----- DATASET EXCERPT

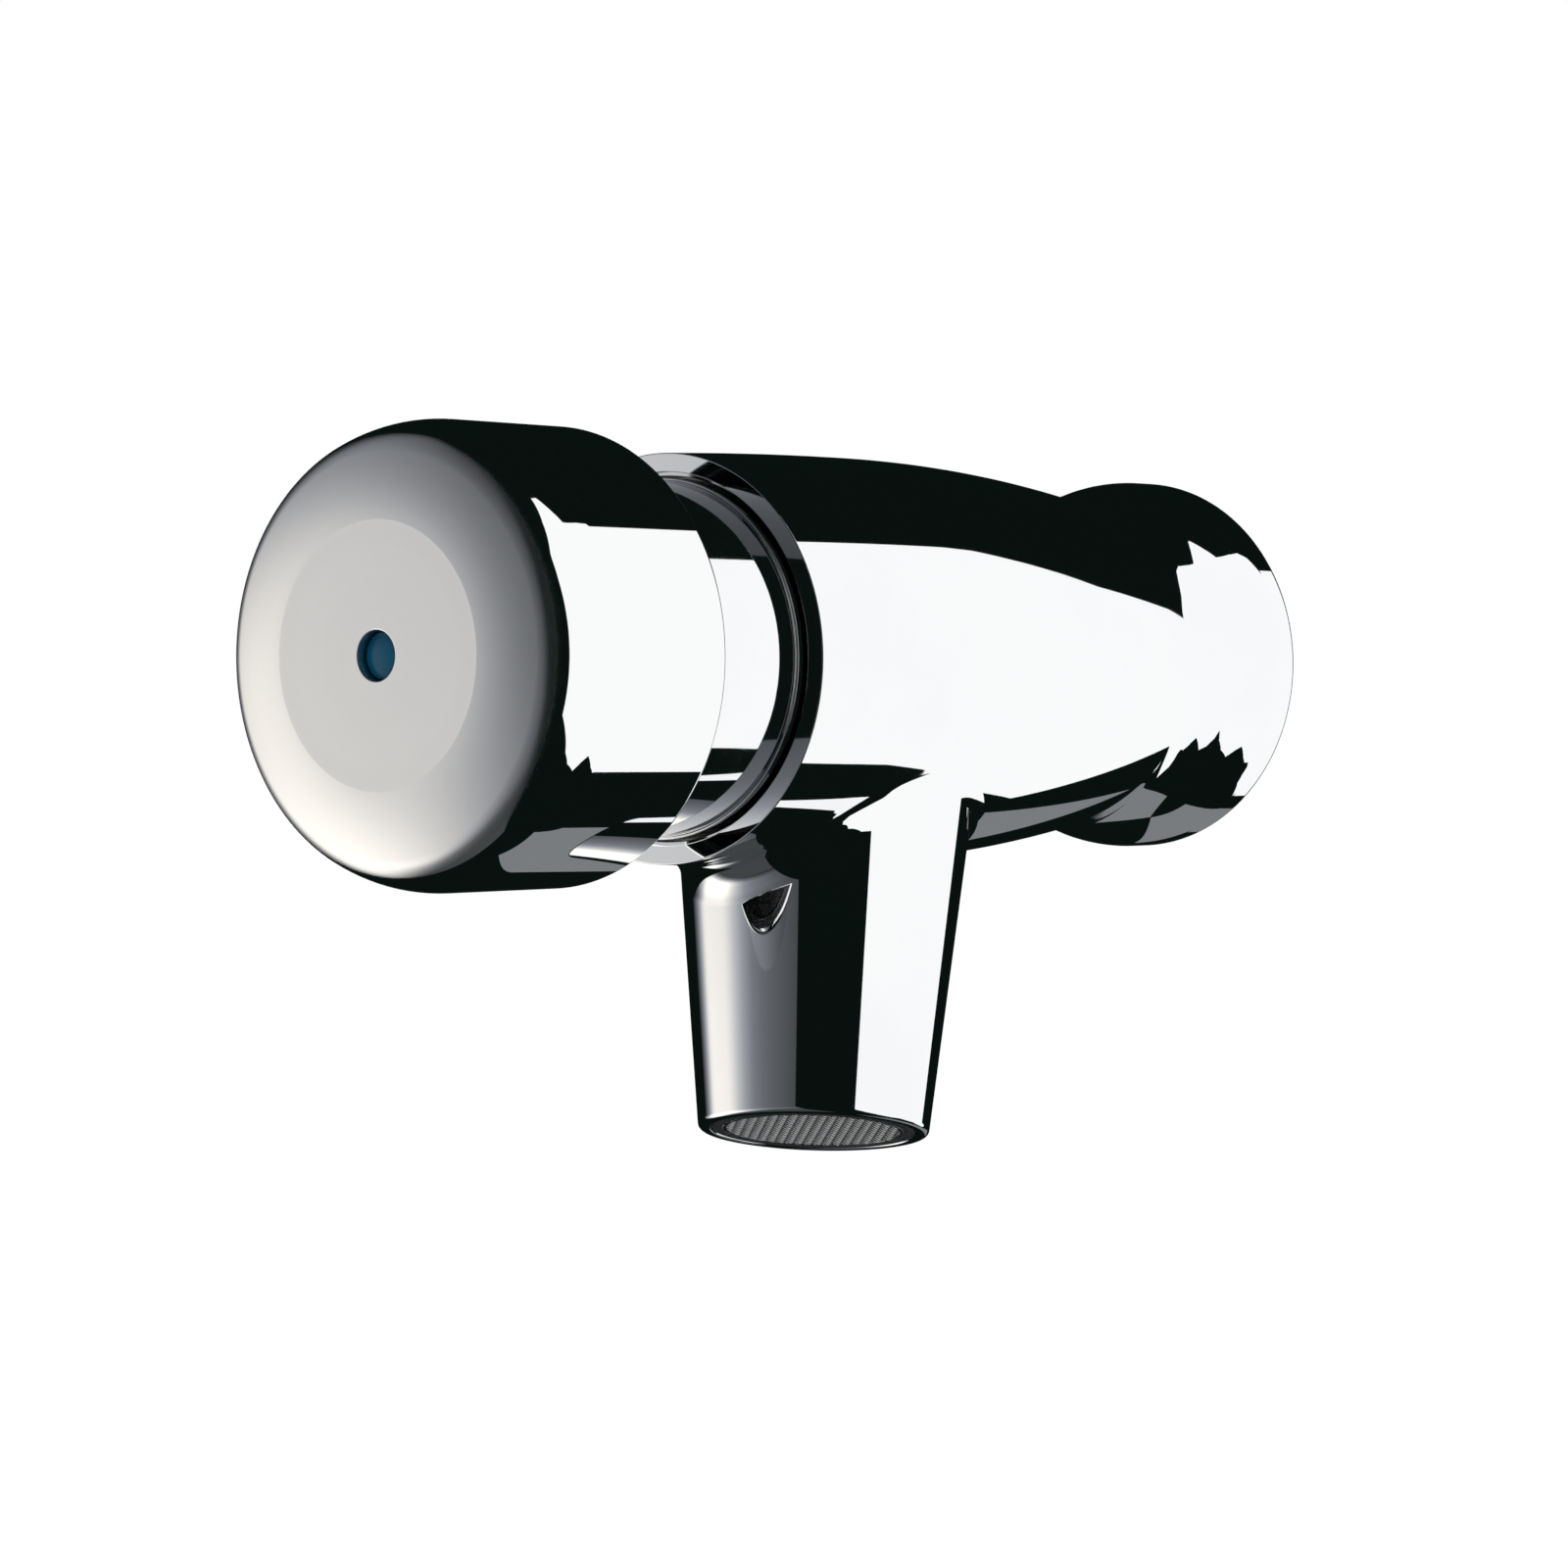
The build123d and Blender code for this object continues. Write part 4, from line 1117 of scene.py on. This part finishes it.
class PUSHTAP_OT_button(Operator):
    """Build the push button and the blue plug in its face"""

    bl_idname = "pushtap.button"
    bl_label = "Push Button"

    def execute(self, context):
        self.add_button(context.scene.tap_button, context.scene.tap_finishes)
        self.add_plug(context.scene.tap_button, context.scene.tap_finishes)
        return {"FINISHED"}

    def add_button(self, size, finishes):
        """Cap with its crown, shoulder and skirt, and the hub that the rod screws into."""
        face, side = size.face_distance, size.radius
        inside = side - size.skirt_wall
        roof = face - size.roof
        hub_rear = roof - size.hub_length
        plug_gap, rod_bore, screw_bore = 0.00005, 0.00305, 0.00155
        well_sink, rod_sink = 0.0001, 0.0016  # behind the roof
        well_edge, hub_corner, hub_edge = 0.00015, 0.0006, 0.0004
        well, well_floor, rod_floor = size.plug_radius + plug_gap, roof - well_sink, roof - rod_sink
        shell = Skin()
        shell.turn(
            Outline(well_floor, well)
            .line(face, well, corner=well_edge)
            .line(face, size.disc_radius)
            .arc(
                face - size.crown_drop, side - size.crown_inset,
                heading=(-sin(size.crown_angle), cos(size.crown_angle)), bits=10,
            )
            .arc(face - size.shoulder_drop, side - size.shoulder_inset, bits=10)
            .arc(face - size.skirt_drop, side, bits=12)
            .line(size.rear_distance, side, corner=size.edge)
            .line(size.rear_distance, side - size.edge)
        )
        shell.turn(
            Outline(size.rear_distance, side - size.edge)
            .line(size.rear_distance, inside, corner=size.edge)
            .line(roof, inside, corner=size.inner_corner)
            .line(roof, size.hub_radius, corner=hub_corner)
            .line(hub_rear, size.hub_radius, corner=hub_edge)
            .line(hub_rear, rod_bore)
            .line(rod_floor, rod_bore)
            .line(rod_floor, screw_bore)
            .line(well_floor, screw_bore)
            .line(well_floor, well),
            slot=INNER,
        )
        # the inner faces take the dull lining, whose dark colour is painted shade
        button = shell.piece("button_shell", [button_chrome(finishes), dull_lining(finishes)])
        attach(button, "button")
        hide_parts("push_button")

    def add_plug(self, size, finishes):
        """Coloured plug with a low dome, sunk in the button's face."""
        front, rear, bevel = size.face_distance - size.plug_recess, -plug_high.y, 0.0002
        dome = Skin()
        dome.turn(
            Outline(front, 0)
            .arc(front - size.plug_dome, size.plug_radius - bevel, heading=(0, 1), bits=12)
            .line(front - size.plug_dome - bevel, size.plug_radius)
            .line(rear, size.plug_radius)
            .line(rear, 0)
        )
        plug = dome.piece("cold_mark", [blue_plug(finishes)])
        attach(plug, "button")
        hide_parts("indicator_plug")


class PUSHTAP_OT_head(Operator):
    """Build the cartridge head, whose collar shows between the body and the button"""

    bl_idname = "pushtap.head"
    bl_label = "Cartridge Head"

    def execute(self, context):
        size, finishes = context.scene.tap_head, context.scene.tap_finishes
        front, rear = size.front_distance, size.rear_distance
        edge, front_edge = size.flange_edge, 0.0003
        shown = Skin()
        shown.turn(
            Outline(front, size.dish_radius)
            .line(front, size.ring_seat_radius, corner=front_edge)
            .line(size.ring_rear, size.ring_seat_radius)
            .line(size.ring_rear, size.collar_radius, corner=front_edge)
            .line(size.flange_front, size.collar_radius, corner=edge)
            .line(size.flange_front, size.flange_radius, corner=edge)
            .line(size.flange_rear, size.flange_radius)
        )
        shown.turn(
            Outline(size.flange_rear, size.flange_radius)
            .line(size.flange_rear, size.thread_radius)
            .line(rear, size.thread_radius)
            .line(rear, size.sleeve_bore)
            .line(size.sleeve_floor, size.sleeve_bore)
            .line(size.sleeve_floor, size.rod_bore)
            .line(size.bush_rear, size.rod_bore)
            .line(size.bush_rear, size.bush_radius)
            .line(size.tower_front, size.bush_radius)
            .line(size.tower_front, size.tower_radius, corner=front_edge)
            .line(size.core_floor, size.tower_radius)
            .line(size.core_floor, size.dish_radius)
            .line(front, size.dish_radius),
            slot=INNER,
        )
        head = shown.piece("head_turning", [turned_chrome(finishes), plated_casting(finishes)])
        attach(head, "body")
        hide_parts("cartridge_head")
        return {"FINISHED"}


class PUSHTAP_OT_outlet(Operator):
    """Build the flow straightener's housing and the wire gauze in the outlet"""

    bl_idname = "pushtap.outlet"
    bl_label = "Flow Straightener"

    def execute(self, context):
        size, finishes = context.scene.tap_spout, context.scene.tap_finishes
        axle, tip = spout_axle(size), size.length - size.housing_recess
        self.add_housing(size, finishes, axle, tip)
        self.add_gauze(size, finishes, axle, tip)
        return {"FINISHED"}

    def add_housing(self, size, finishes, axle, tip):
        """Plain ring that holds the straightener."""
        root, edge = tip - size.housing_length, 0.00015
        middle = (tip + root) / 2
        ring = Skin()
        ring.turn(
            Outline(middle, size.housing_bore)
            .line(tip, size.housing_bore, corner=edge)
            .line(tip, size.housing_radius, corner=edge)
            .line(root, size.housing_radius)
            .line(root, size.housing_bore)
            .line(middle, size.housing_bore),
            axle=axle,
        )
        housing = ring.piece("straightener_ring", [grey_acetal(finishes)])
        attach(housing, "body")
        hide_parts("straightener_housing")

    def add_gauze(self, size, finishes, axle, tip):
        """Round piece of woven wire cloth in its own rim."""
        cloth = Skin()
        level, rise = tip - 2 * size.gauze_wire, size.gauze_wire * GAUZE_RIM_RISE
        outside, inside = size.gauze_radius, size.gauze_radius - GAUZE_RIM
        rows = int(outside / size.gauze_pitch)
        for row in range(-rows, rows + 1):
            half = np.sqrt(outside**2 - (row * size.gauze_pitch) ** 2)
            for crossing in (False, True):
                self.add_wire(cloth, axle, size, row, half, level, crossing)
        cloth.turn(
            Outline(level, inside)
            .line(level + rise, inside, corner=GAUZE_RIM_EDGE)
            .line(level + rise, outside, corner=GAUZE_RIM_EDGE)
            .line(level - rise, outside)
            .line(level - rise, inside)
            .line(level, inside),
            axle=axle,
        )
        gauze = cloth.piece("outlet_gauze", [stainless_steel(finishes)])
        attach(gauze, "body")

    def add_wire(self, skin, axle, size, row, half, level, crossing):
        """Adds one wire of the cloth, which goes over and under those that it crosses."""
        run = np.linspace(-half, half, max(3, int(half / size.gauze_pitch * WIRE_SAMPLES)))
        side = -1 if (row % 2) != crossing else 1
        wave = side * size.gauze_wire * WIRE_SWING
        height = wave * np.cos(pi * run / size.gauze_pitch)
        slope = -wave * pi / size.gauze_pitch * np.sin(pi * run / size.gauze_pitch)
        first, second = (axle.quarter, axle.zero) if crossing else (axle.zero, axle.quarter)
        line = axle.origin + np.outer(run, second) + axle.along * (level + height)[:, None]
        line = line + first * row * size.gauze_pitch
        tangent = second + np.outer(slope, axle.along)
        tangent = tangent / np.linalg.norm(tangent, axis=1, keepdims=True)
        up = np.cross(tangent, first)
        turn = around(WIRE_SIDES)[None, :, None]
        spoke = np.cos(turn) * first + np.sin(turn) * up[:, None, :]
        skin.patch(line[:, None, :] + spoke * size.gauze_wire, spoke)
        for end, facing in ((0, -tangent[0]), (-1, tangent[-1])):
            rim = line[end] + spoke[end] * size.gauze_wire
            centre = np.broadcast_to(line[end], rim.shape)
            skin.patch(np.stack([rim, centre]), facing)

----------

EXERCISE INSTRUCTIONS: Would you give the material above again, complete and exact?

THE RESULT:
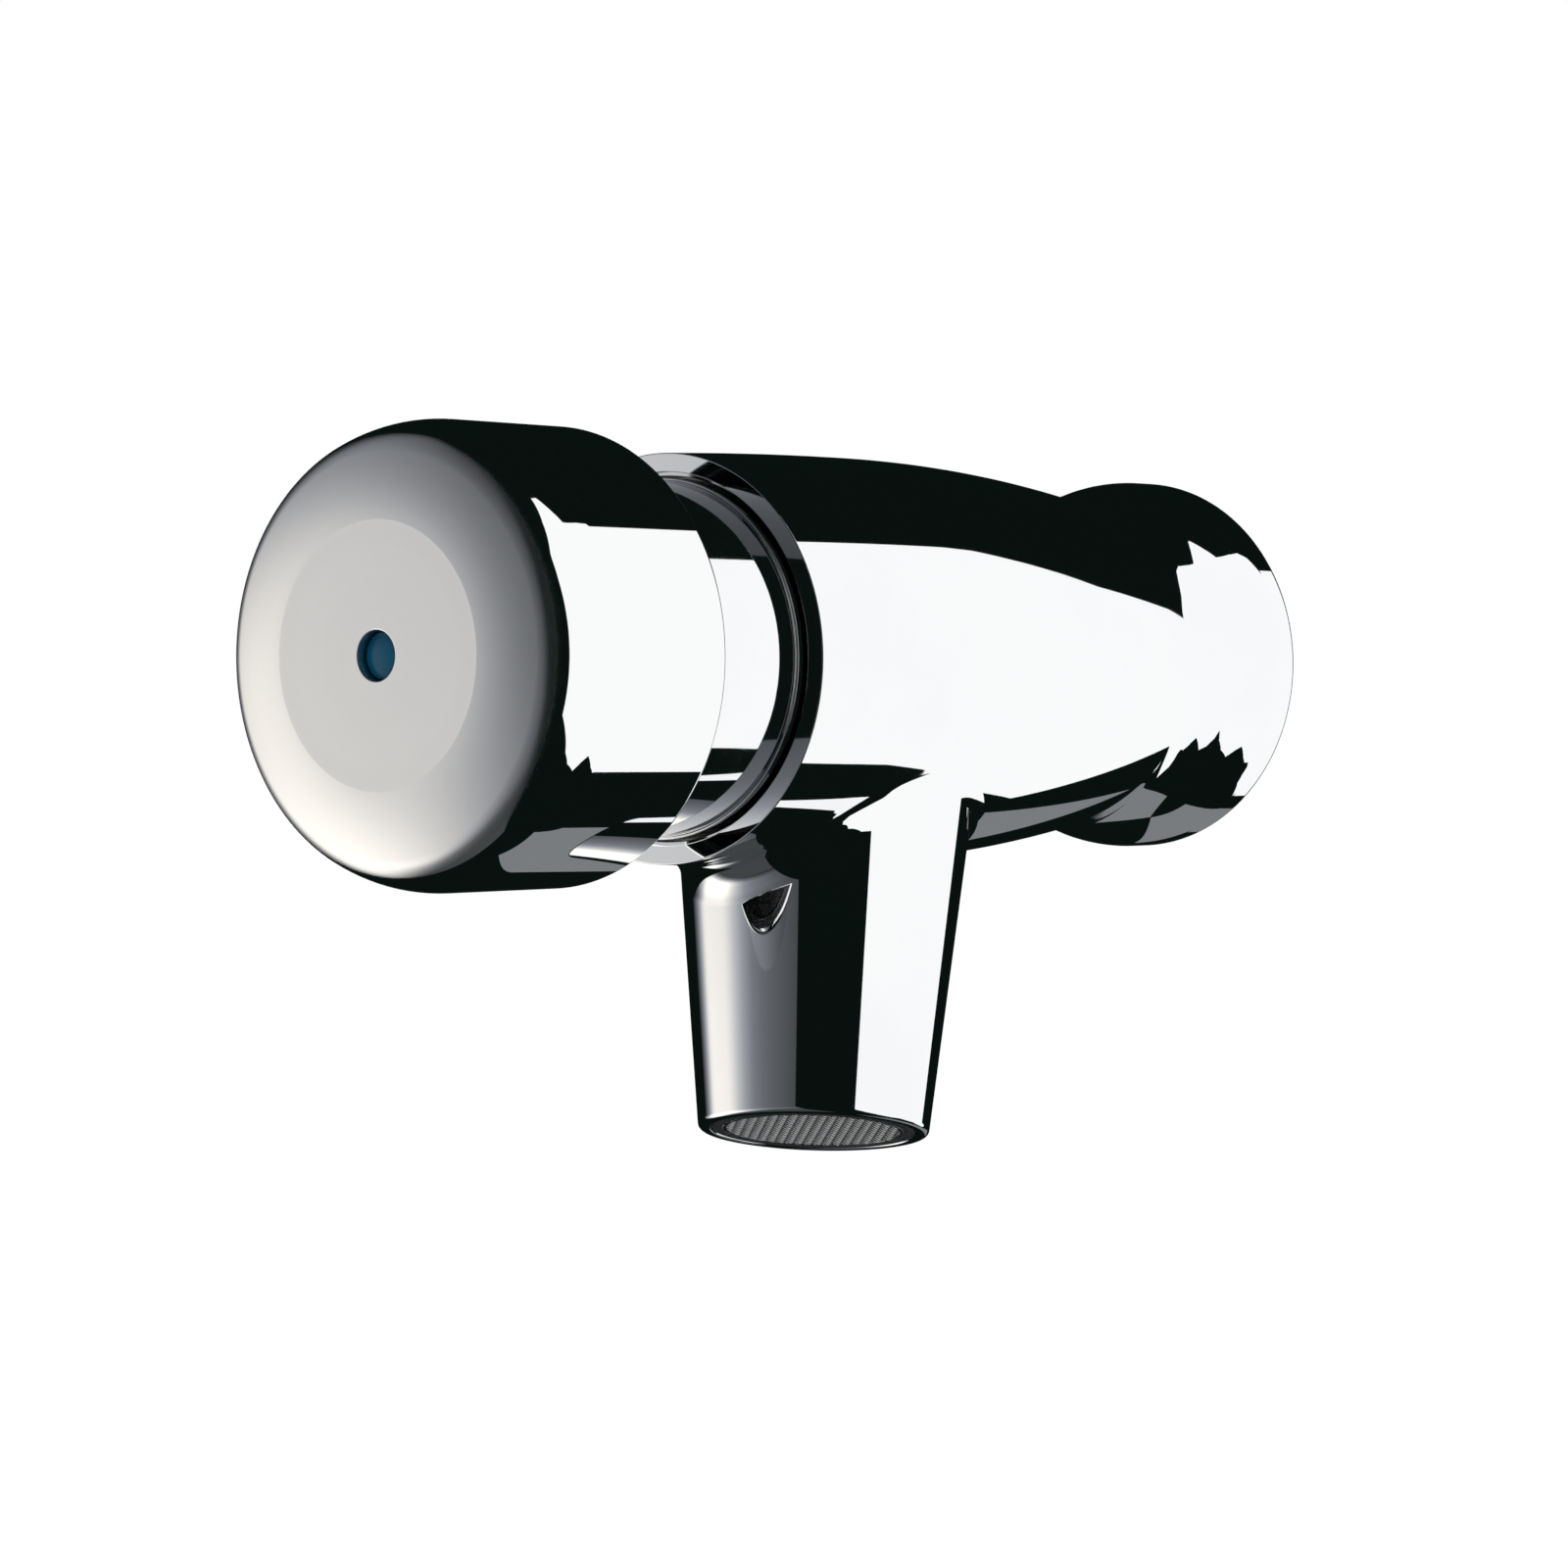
The build123d and Blender code for this object continues. Write part 4, from line 1117 of scene.py on. This part finishes it.
class PUSHTAP_OT_button(Operator):
    """Build the push button and the blue plug in its face"""

    bl_idname = "pushtap.button"
    bl_label = "Push Button"

    def execute(self, context):
        self.add_button(context.scene.tap_button, context.scene.tap_finishes)
        self.add_plug(context.scene.tap_button, context.scene.tap_finishes)
        return {"FINISHED"}

    def add_button(self, size, finishes):
        """Cap with its crown, shoulder and skirt, and the hub that the rod screws into."""
        face, side = size.face_distance, size.radius
        inside = side - size.skirt_wall
        roof = face - size.roof
        hub_rear = roof - size.hub_length
        plug_gap, rod_bore, screw_bore = 0.00005, 0.00305, 0.00155
        well_sink, rod_sink = 0.0001, 0.0016  # behind the roof
        well_edge, hub_corner, hub_edge = 0.00015, 0.0006, 0.0004
        well, well_floor, rod_floor = size.plug_radius + plug_gap, roof - well_sink, roof - rod_sink
        shell = Skin()
        shell.turn(
            Outline(well_floor, well)
            .line(face, well, corner=well_edge)
            .line(face, size.disc_radius)
            .arc(
                face - size.crown_drop, side - size.crown_inset,
                heading=(-sin(size.crown_angle), cos(size.crown_angle)), bits=10,
            )
            .arc(face - size.shoulder_drop, side - size.shoulder_inset, bits=10)
            .arc(face - size.skirt_drop, side, bits=12)
            .line(size.rear_distance, side, corner=size.edge)
            .line(size.rear_distance, side - size.edge)
        )
        shell.turn(
            Outline(size.rear_distance, side - size.edge)
            .line(size.rear_distance, inside, corner=size.edge)
            .line(roof, inside, corner=size.inner_corner)
            .line(roof, size.hub_radius, corner=hub_corner)
            .line(hub_rear, size.hub_radius, corner=hub_edge)
            .line(hub_rear, rod_bore)
            .line(rod_floor, rod_bore)
            .line(rod_floor, screw_bore)
            .line(well_floor, screw_bore)
            .line(well_floor, well),
            slot=INNER,
        )
        # the inner faces take the dull lining, whose dark colour is painted shade
        button = shell.piece("button_shell", [button_chrome(finishes), dull_lining(finishes)])
        attach(button, "button")
        hide_parts("push_button")

    def add_plug(self, size, finishes):
        """Coloured plug with a low dome, sunk in the button's face."""
        front, rear, bevel = size.face_distance - size.plug_recess, -plug_high.y, 0.0002
        dome = Skin()
        dome.turn(
            Outline(front, 0)
            .arc(front - size.plug_dome, size.plug_radius - bevel, heading=(0, 1), bits=12)
            .line(front - size.plug_dome - bevel, size.plug_radius)
            .line(rear, size.plug_radius)
            .line(rear, 0)
        )
        plug = dome.piece("cold_mark", [blue_plug(finishes)])
        attach(plug, "button")
        hide_parts("indicator_plug")


class PUSHTAP_OT_head(Operator):
    """Build the cartridge head, whose collar shows between the body and the button"""

    bl_idname = "pushtap.head"
    bl_label = "Cartridge Head"

    def execute(self, context):
        size, finishes = context.scene.tap_head, context.scene.tap_finishes
        front, rear = size.front_distance, size.rear_distance
        edge, front_edge = size.flange_edge, 0.0003
        shown = Skin()
        shown.turn(
            Outline(front, size.dish_radius)
            .line(front, size.ring_seat_radius, corner=front_edge)
            .line(size.ring_rear, size.ring_seat_radius)
            .line(size.ring_rear, size.collar_radius, corner=front_edge)
            .line(size.flange_front, size.collar_radius, corner=edge)
            .line(size.flange_front, size.flange_radius, corner=edge)
            .line(size.flange_rear, size.flange_radius)
        )
        shown.turn(
            Outline(size.flange_rear, size.flange_radius)
            .line(size.flange_rear, size.thread_radius)
            .line(rear, size.thread_radius)
            .line(rear, size.sleeve_bore)
            .line(size.sleeve_floor, size.sleeve_bore)
            .line(size.sleeve_floor, size.rod_bore)
            .line(size.bush_rear, size.rod_bore)
            .line(size.bush_rear, size.bush_radius)
            .line(size.tower_front, size.bush_radius)
            .line(size.tower_front, size.tower_radius, corner=front_edge)
            .line(size.core_floor, size.tower_radius)
            .line(size.core_floor, size.dish_radius)
            .line(front, size.dish_radius),
            slot=INNER,
        )
        head = shown.piece("head_turning", [turned_chrome(finishes), plated_casting(finishes)])
        attach(head, "body")
        hide_parts("cartridge_head")
        return {"FINISHED"}


class PUSHTAP_OT_outlet(Operator):
    """Build the flow straightener's housing and the wire gauze in the outlet"""

    bl_idname = "pushtap.outlet"
    bl_label = "Flow Straightener"

    def execute(self, context):
        size, finishes = context.scene.tap_spout, context.scene.tap_finishes
        axle, tip = spout_axle(size), size.length - size.housing_recess
        self.add_housing(size, finishes, axle, tip)
        self.add_gauze(size, finishes, axle, tip)
        return {"FINISHED"}

    def add_housing(self, size, finishes, axle, tip):
        """Plain ring that holds the straightener."""
        root, edge = tip - size.housing_length, 0.00015
        middle = (tip + root) / 2
        ring = Skin()
        ring.turn(
            Outline(middle, size.housing_bore)
            .line(tip, size.housing_bore, corner=edge)
            .line(tip, size.housing_radius, corner=edge)
            .line(root, size.housing_radius)
            .line(root, size.housing_bore)
            .line(middle, size.housing_bore),
            axle=axle,
        )
        housing = ring.piece("straightener_ring", [grey_acetal(finishes)])
        attach(housing, "body")
        hide_parts("straightener_housing")

    def add_gauze(self, size, finishes, axle, tip):
        """Round piece of woven wire cloth in its own rim."""
        cloth = Skin()
        level, rise = tip - 2 * size.gauze_wire, size.gauze_wire * GAUZE_RIM_RISE
        outside, inside = size.gauze_radius, size.gauze_radius - GAUZE_RIM
        rows = int(outside / size.gauze_pitch)
        for row in range(-rows, rows + 1):
            half = np.sqrt(outside**2 - (row * size.gauze_pitch) ** 2)
            for crossing in (False, True):
                self.add_wire(cloth, axle, size, row, half, level, crossing)
        cloth.turn(
            Outline(level, inside)
            .line(level + rise, inside, corner=GAUZE_RIM_EDGE)
            .line(level + rise, outside, corner=GAUZE_RIM_EDGE)
            .line(level - rise, outside)
            .line(level - rise, inside)
            .line(level, inside),
            axle=axle,
        )
        gauze = cloth.piece("outlet_gauze", [stainless_steel(finishes)])
        attach(gauze, "body")

    def add_wire(self, skin, axle, size, row, half, level, crossing):
        """Adds one wire of the cloth, which goes over and under those that it crosses."""
        run = np.linspace(-half, half, max(3, int(half / size.gauze_pitch * WIRE_SAMPLES)))
        side = -1 if (row % 2) != crossing else 1
        wave = side * size.gauze_wire * WIRE_SWING
        height = wave * np.cos(pi * run / size.gauze_pitch)
        slope = -wave * pi / size.gauze_pitch * np.sin(pi * run / size.gauze_pitch)
        first, second = (axle.quarter, axle.zero) if crossing else (axle.zero, axle.quarter)
        line = axle.origin + np.outer(run, second) + axle.along * (level + height)[:, None]
        line = line + first * row * size.gauze_pitch
        tangent = second + np.outer(slope, axle.along)
        tangent = tangent / np.linalg.norm(tangent, axis=1, keepdims=True)
        up = np.cross(tangent, first)
        turn = around(WIRE_SIDES)[None, :, None]
        spoke = np.cos(turn) * first + np.sin(turn) * up[:, None, :]
        skin.patch(line[:, None, :] + spoke * size.gauze_wire, spoke)
        for end, facing in ((0, -tangent[0]), (-1, tangent[-1])):
            rim = line[end] + spoke[end] * size.gauze_wire
            centre = np.broadcast_to(line[end], rim.shape)
            skin.patch(np.stack([rim, centre]), facing)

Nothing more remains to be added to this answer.